I have not tested this in anyway, but it may help. You could use streaming to avoid having it all in memory at once when using .collect() and then you can process it in chunks from there. Something like:

df_joined = (
    df_left.join(df_right, on=["category_id", "label_id"], how="inner")
    .collect(streaming=True)
)

for chunk in df_joined.iter_slices(n_rows=10000):
    # Write chunk to Postgres

Or if this still runs into memory issues, if you have the disk space for it, you could write df_joined to disk, using .sink_paquet and then read that with streaming, and then similarly write the chunks.

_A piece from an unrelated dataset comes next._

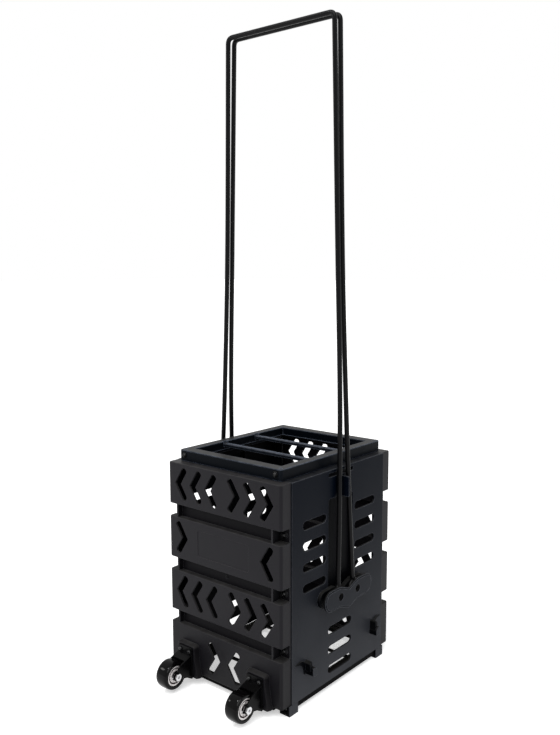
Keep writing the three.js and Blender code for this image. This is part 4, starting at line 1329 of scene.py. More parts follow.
    def lid(self) -> list[Solid]:
        """Top shelf of the panel and the upstand inside the rim.

        Returns:
            The two solids.
        """
        skirt = BODY.rim_y - BODY.rim_wall - SEAT_GAP
        back = skirt - BODY.wall
        low = BODY.top - BODY.shelf
        half = BODY.rim_screw_x + BODY.boss_radius
        shelf = Solid.box(-self.rib_outer, self.rib_outer, -self.channel_face, -back, low, BODY.top)
        upstand = Solid.box(-half, half, -skirt, -back, low, BODY.top + BODY.upstand)
        return [shelf, upstand]

    def cutters(self) -> list[Solid]:
        """All that is cut out of the panel: inside, chevrons, plain field and screw holes.

        Returns:
            The cutters.
        """
        inner = self.rib_outer - self.rib
        inside = self.channel_face - BODY.wall
        low = BODY.low_band_bottom - OVERRUN
        lid = BODY.top - BODY.shelf
        made = [Solid.box(-inner, inner, -inside, OVERRUN - BODY.seam, low, lid)]
        for outline in self.chevrons():
            face = BODY.half_depth
            made.append(Solid.opening(outline, Facing.FORWARD, inside, face, self.slot_edge))
        middle = BODY.low_band_top + BODY.channel_height + BODY.pitch + BODY.band_height / 2
        wide, high = self.field_width / 2, self.field_height / 2
        field_plan = rectangle(-wide, wide, middle - high, middle + high, self.field_corner)
        recess = BODY.half_depth - self.field_recess
        half_edge = self.field_recess / 2
        made.append(Solid.opening(field_plan, Facing.FORWARD, recess, BODY.half_depth, half_edge))
        for x in (-BODY.corner_screw_x, BODY.corner_screw_x):
            for level in BODY.pocket_levels:
                made.append(screw_hole(x, level, BODY.seam - OVERRUN, BODY.half_depth))
        for x in (-BODY.rim_screw_x, BODY.rim_screw_x):
            skirt = BODY.rim_y - BODY.rim_wall
            low, high = skirt - 2 * OVERRUN, skirt + OVERRUN
            made.append(screw_hole(x, BODY.rim_screw_level, low, high))
        return made

    def bare_panel(self) -> Solid:
        """Panel without the wheel pads, as at the back.

        Returns:
            The panel, at the front.
        """
        pieces = [self.band(BODY.low_band_bottom, BODY.low_band_top)]
        for row in range(BODY.upper_bands):
            bottom = BODY.low_band_top + row * BODY.pitch
            pieces.append(self.channel(bottom, bottom + BODY.channel_height))
            pieces.append(self.band(bottom + BODY.channel_height, bottom + BODY.pitch))
        pieces += self.lid()
        pip = circle(self.pip_radius, 0, BODY.pocket_levels[1])
        low, high = self.channel_face - BODY.wall / 2, self.channel_face + self.pip_height
        pieces.append(Solid.prism(pip, Facing.FORWARD, low, high, high_edge=self.soft_edge))
        return pieces[0].joined(*pieces[1:]).cut(*self.cutters())

    def wheel_pad(self) -> Solid:
        """Raised pad with drafted sides that carries one bracket.

        Returns:
            The pad, at the middle of the cart.
        """
        half = [
            (self.pad_half_bottom, self.pad_bottom, self.pad_corner),
            (self.pad_half_top, self.pad_shoulder, 2 * self.pad_corner),
            (self.pad_half_top, self.pad_top, self.pad_corner),
        ]
        outline = fillet(half + [(-x, z, reach) for x, z, reach in reversed(half)])
        face = BODY.pad_face
        layers = [(BODY.half_depth - BODY.wall / 2, 0.0), (BODY.half_depth + BODY.wall, 0.0)]
        shoulder = self.pad_draft - self.pad_edge
        layers += [(face - depth, shoulder + drawn) for depth, drawn in rounding(self.pad_edge)]
        return Solid.stacked(outline, Facing.FORWARD, layers)

    def build(self, shop: "Workshop", plate_screws: Sequence[Point]) -> None:
        """Shows both panels.

        Args:
            shop: The workshop.
            plate_screws: Screw places of one bracket plate.
        """
        bare = self.bare_panel()
        # Painted shade on all that is set back inside the panel and on the sides of the wheel pads.
        near, far = (BODY.wheel_x + side * self.pad_half_bottom for side in (-1, 1))
        root, face = BODY.half_depth + self.pad_margin, BODY.pad_face - self.pad_margin
        pad = Nook((near, root, 0), (far, face, self.pad_nook_top))
        inner_x, inner_y = BODY.half_width - BODY.skin, BODY.half_depth - BODY.skin
        recess = PaintedShade.behind(CHANNEL_SHADE, inner_x, inner_y, pad)
        shop.show("back_shell", bare.mirrored(1), PANEL, "back_panel", recess)
        sides = (-BODY.wheel_x, BODY.wheel_x)
        pads = [self.wheel_pad().moved(x, 0, 0) for x in sides]
        low, high = BODY.pad_face - self.screw_depth, BODY.pad_face + OVERRUN
        holes = [screw_hole(side + x, z, low, high) for side in sides for x, z in plate_screws]
        front = bare.joined(*pads).cut(*holes)
        shop.show("front_shell", front, PANEL, "front_panel", recess)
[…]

Without testing on your data, I don't know if this will actually help the situation, but I've had luck with approaches like this when faced with similar problems before.

3 Comments

OP said the data is too big to collect so collecting up front isn't going to work.
@DeanMacGregor Correct me if I'm wrong, but the purpose of using streaming=true is specifically so that its not all collected into memory at once, according to the documentation
That needs to be qualified a bit. collect puts the results in memory whether it's with streaming or not. If the results are bigger than memory then that's not going to work. Where that is relevant is if your source data is bigger than memory but the result can fit in memory then using streaming helps. Alternatively, if you use .sink____ then that will stream results into a file so that even if results are bigger than memory the query can still finish.